_Short exercise:_ Please copy all the lines that follow, word for word.

Stored data
┄┄┄┄┄┄┄┄┄┄

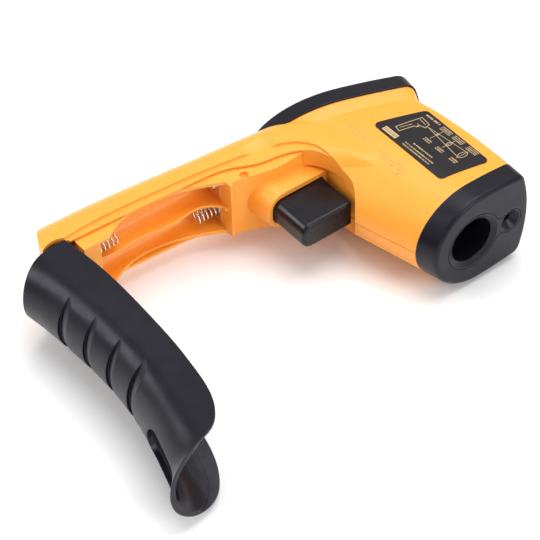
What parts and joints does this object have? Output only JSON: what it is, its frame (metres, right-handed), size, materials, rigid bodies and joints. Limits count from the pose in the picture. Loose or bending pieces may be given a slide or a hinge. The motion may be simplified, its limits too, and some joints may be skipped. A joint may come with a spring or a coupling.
{
  "type": "infrared thermometer",
  "caption": "Pistol-grip infrared thermometer with a display rim, sliding trigger, laser pointer and a hinged battery cover along the front of the handle, shown open.",
  "frame": {"origin": "mouth of the sensor bore in the front face, on the optical axis", "axes": "+X is the way the thermometer looks, +Y its top when it is held upright, +Z its right side, which faces up as it lies on its left side"},
  "size_m": [0.1241, 0.1802, 0.043],
  "materials": {
    "amber_plastic": "satin moulded",
    "charcoal_plastic": "fine satin texture",
    "trigger_plastic": "satin",
    "key_rubber": "matt",
    "clear_window": "clear",
    "display_glass": "reflective grey-green",
    "white_plastic": "milky",
    "dark_lens": "polished",
    "circuit_board": "solder mask",
    "black_parts": "plain",
    "steel": "plated",
    "spring_steel": "bright plated wire",
    "contact_plate": "bright plated sheet",
    "sensor_metal": "plated can",
    "laser_brass": "turned",
    "label_film": "satin film"
  },
  "bodies": {
    "housing": {"front_bezel": "charcoal_plastic", "battery_tray": "amber_plastic", "right_housing": "amber_plastic", "left_housing": "amber_plastic", "housing_screws": "steel", "rear_rim": "charcoal_plastic", "display_window": "clear_window", "lcd_panel": "display_glass", "backlight": "white_plastic", "main_board": "circuit_board", "key_domes": "key_rubber", "hinge_pin": "steel", "trigger_spring": "spring_steel", "switch_board": "circuit_board", "trigger_switch": "black_parts", "lens_barrel": "black_parts", "fresnel_lens": "dark_lens", "sensor_board": "circuit_board", "sensor_can": "sensor_metal", "laser_module": "laser_brass", "buzzer": "black_parts", "link_contact": "contact_plate", "near_contact": "contact_plate", "far_contact": "contact_plate", "near_cell_spring": "spring_steel", "far_cell_spring": "spring_steel", "side_label": "label_film"},
    "cover": {"battery_cover": "charcoal_plastic"},
    "trigger": {"trigger": "trigger_plastic"},
    "left_key": {"left_key": "key_rubber"},
    "mode_key": {"mode_key": "key_rubber"},
    "right_key": {"right_key": "key_rubber"}
  },
  "joints": [
    {"name": "cover_hinge", "type": "hinge", "parent": "housing", "child": "cover", "pos_m": [-0.075, -0.123, 0], "axis": [0, 0, 1], "range_deg": [0, 87.5]},
    {"name": "trigger_slide", "type": "slide", "parent": "housing", "child": "trigger", "axis": [-1, 0, 0], "range_m": [0, 0.004], "stiffness_N_per_m": 600, "springref_m": -0.002},
    {"name": "left_key_press", "type": "slide", "parent": "housing", "child": "left_key", "axis": [0.9511, -0.309, 0], "range_m": [0, 0.0008], "stiffness_N_per_m": 900, "springref_m": -0.0005},
    {"name": "mode_key_press", "type": "slide", "parent": "housing", "child": "mode_key", "axis": [0.9511, -0.309, 0], "range_m": [0, 0.0008], "stiffness_N_per_m": 900, "springref_m": -0.0005},
    {"name": "right_key_press", "type": "slide", "parent": "housing", "child": "right_key", "axis": [0.9511, -0.309, 0], "range_m": [0, 0.0008], "stiffness_N_per_m": 900, "springref_m": -0.0005}
  ]
}
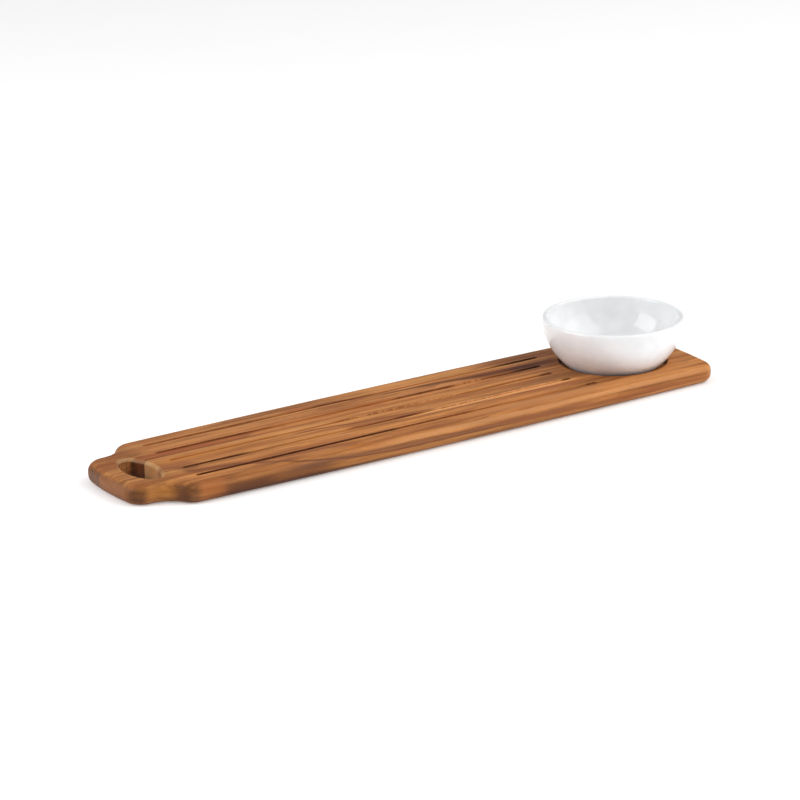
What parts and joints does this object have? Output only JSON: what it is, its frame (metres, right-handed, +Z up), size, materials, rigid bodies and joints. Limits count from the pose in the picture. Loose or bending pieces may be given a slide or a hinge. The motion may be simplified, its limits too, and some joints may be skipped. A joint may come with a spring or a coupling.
{
  "type": "chip and dip server",
  "caption": "Long oiled-wood serving board with a pierced handle and shallow grooves, and a loose white porcelain dip bowl that stands in a round recess.",
  "frame": {"origin": "centre of the board's footprint, on its underside", "axes": "+X along the board from the handle towards the bowl, +Y across it towards the back edge, +Z up"},
  "size_m": [0.61, 0.1384, 0.0609],
  "materials": {
    "light_wood": "oiled satin, light orange-brown",
    "streaked_wood": "oiled satin, brown with dark chocolate streaks",
    "dark_wood": "oiled satin, reddish brown, very dark end grain",
    "warm_wood": "oiled satin, warm orange-brown with purple-brown streaks",
    "porcelain": "glossy white glaze"
  },
  "bodies": {
    "board": {"stave_back": "light_wood", "stave_back_inner": "streaked_wood", "stave_centre": "dark_wood", "handle_end_centre": "dark_wood", "stave_front_inner": "light_wood", "handle_end_front_inner": "light_wood", "stave_front": "warm_wood"},
    "bowl": {"dip_bowl": "porcelain"}
  },
  "joints": [
    {"name": "bowl_lift", "type": "slide", "parent": "board", "child": "bowl", "axis": [0, 0, 1], "range_m": [0, 0.08]}
  ]
}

┄┄┄┄┄┄┄┄┄┄

_Answer to this task:_
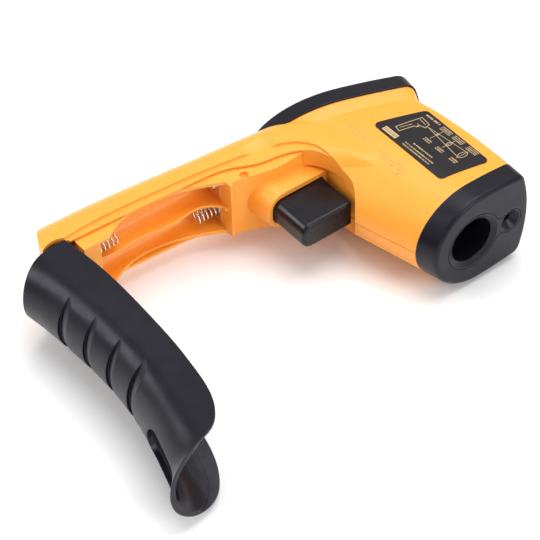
What parts and joints does this object have? Output only JSON: what it is, its frame (metres, right-handed), size, materials, rigid bodies and joints. Limits count from the pose in the picture. Loose or bending pieces may be given a slide or a hinge. The motion may be simplified, its limits too, and some joints may be skipped. A joint may come with a spring or a coupling.
{
  "type": "infrared thermometer",
  "caption": "Pistol-grip infrared thermometer with a display rim, sliding trigger, laser pointer and a hinged battery cover along the front of the handle, shown open.",
  "frame": {"origin": "mouth of the sensor bore in the front face, on the optical axis", "axes": "+X is the way the thermometer looks, +Y its top when it is held upright, +Z its right side, which faces up as it lies on its left side"},
  "size_m": [0.1241, 0.1802, 0.043],
  "materials": {
    "amber_plastic": "satin moulded",
    "charcoal_plastic": "fine satin texture",
    "trigger_plastic": "satin",
    "key_rubber": "matt",
    "clear_window": "clear",
    "display_glass": "reflective grey-green",
    "white_plastic": "milky",
    "dark_lens": "polished",
    "circuit_board": "solder mask",
    "black_parts": "plain",
    "steel": "plated",
    "spring_steel": "bright plated wire",
    "contact_plate": "bright plated sheet",
    "sensor_metal": "plated can",
    "laser_brass": "turned",
    "label_film": "satin film"
  },
  "bodies": {
    "housing": {"front_bezel": "charcoal_plastic", "battery_tray": "amber_plastic", "right_housing": "amber_plastic", "left_housing": "amber_plastic", "housing_screws": "steel", "rear_rim": "charcoal_plastic", "display_window": "clear_window", "lcd_panel": "display_glass", "backlight": "white_plastic", "main_board": "circuit_board", "key_domes": "key_rubber", "hinge_pin": "steel", "trigger_spring": "spring_steel", "switch_board": "circuit_board", "trigger_switch": "black_parts", "lens_barrel": "black_parts", "fresnel_lens": "dark_lens", "sensor_board": "circuit_board", "sensor_can": "sensor_metal", "laser_module": "laser_brass", "buzzer": "black_parts", "link_contact": "contact_plate", "near_contact": "contact_plate", "far_contact": "contact_plate", "near_cell_spring": "spring_steel", "far_cell_spring": "spring_steel", "side_label": "label_film"},
    "cover": {"battery_cover": "charcoal_plastic"},
    "trigger": {"trigger": "trigger_plastic"},
    "left_key": {"left_key": "key_rubber"},
    "mode_key": {"mode_key": "key_rubber"},
    "right_key": {"right_key": "key_rubber"}
  },
  "joints": [
    {"name": "cover_hinge", "type": "hinge", "parent": "housing", "child": "cover", "pos_m": [-0.075, -0.123, 0], "axis": [0, 0, 1], "range_deg": [0, 87.5]},
    {"name": "trigger_slide", "type": "slide", "parent": "housing", "child": "trigger", "axis": [-1, 0, 0], "range_m": [0, 0.004], "stiffness_N_per_m": 600, "springref_m": -0.002},
    {"name": "left_key_press", "type": "slide", "parent": "housing", "child": "left_key", "axis": [0.9511, -0.309, 0], "range_m": [0, 0.0008], "stiffness_N_per_m": 900, "springref_m": -0.0005},
    {"name": "mode_key_press", "type": "slide", "parent": "housing", "child": "mode_key", "axis": [0.9511, -0.309, 0], "range_m": [0, 0.0008], "stiffness_N_per_m": 900, "springref_m": -0.0005},
    {"name": "right_key_press", "type": "slide", "parent": "housing", "child": "right_key", "axis": [0.9511, -0.309, 0], "range_m": [0, 0.0008], "stiffness_N_per_m": 900, "springref_m": -0.0005}
  ]
}
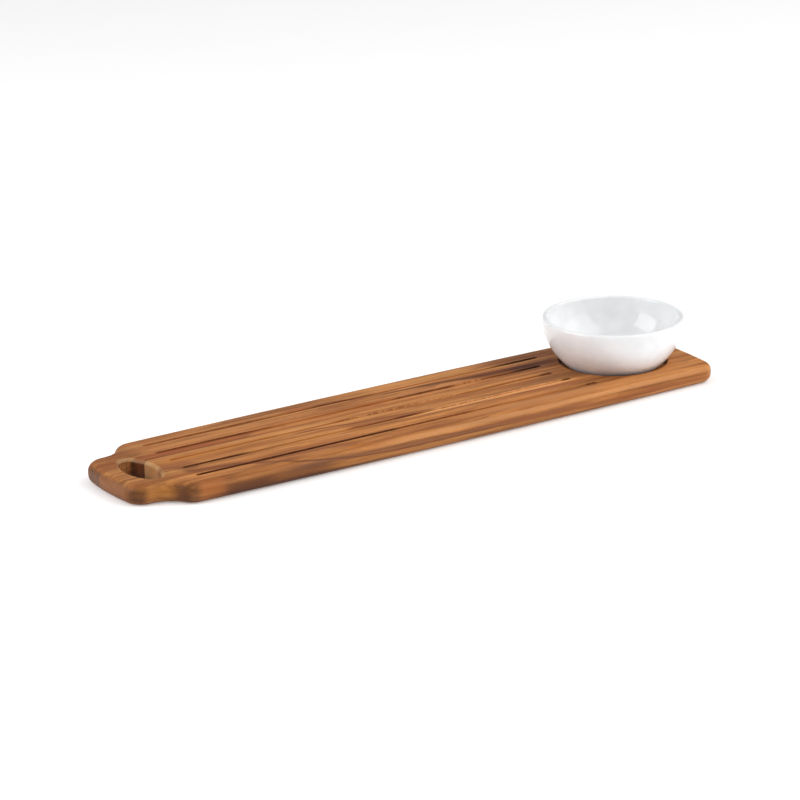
What parts and joints does this object have? Output only JSON: what it is, its frame (metres, right-handed, +Z up), size, materials, rigid bodies and joints. Limits count from the pose in the picture. Loose or bending pieces may be given a slide or a hinge. The motion may be simplified, its limits too, and some joints may be skipped. A joint may come with a spring or a coupling.
{
  "type": "chip and dip server",
  "caption": "Long oiled-wood serving board with a pierced handle and shallow grooves, and a loose white porcelain dip bowl that stands in a round recess.",
  "frame": {"origin": "centre of the board's footprint, on its underside", "axes": "+X along the board from the handle towards the bowl, +Y across it towards the back edge, +Z up"},
  "size_m": [0.61, 0.1384, 0.0609],
  "materials": {
    "light_wood": "oiled satin, light orange-brown",
    "streaked_wood": "oiled satin, brown with dark chocolate streaks",
    "dark_wood": "oiled satin, reddish brown, very dark end grain",
    "warm_wood": "oiled satin, warm orange-brown with purple-brown streaks",
    "porcelain": "glossy white glaze"
  },
  "bodies": {
    "board": {"stave_back": "light_wood", "stave_back_inner": "streaked_wood", "stave_centre": "dark_wood", "handle_end_centre": "dark_wood", "stave_front_inner": "light_wood", "handle_end_front_inner": "light_wood", "stave_front": "warm_wood"},
    "bowl": {"dip_bowl": "porcelain"}
  },
  "joints": [
    {"name": "bowl_lift", "type": "slide", "parent": "board", "child": "bowl", "axis": [0, 0, 1], "range_m": [0, 0.08]}
  ]
}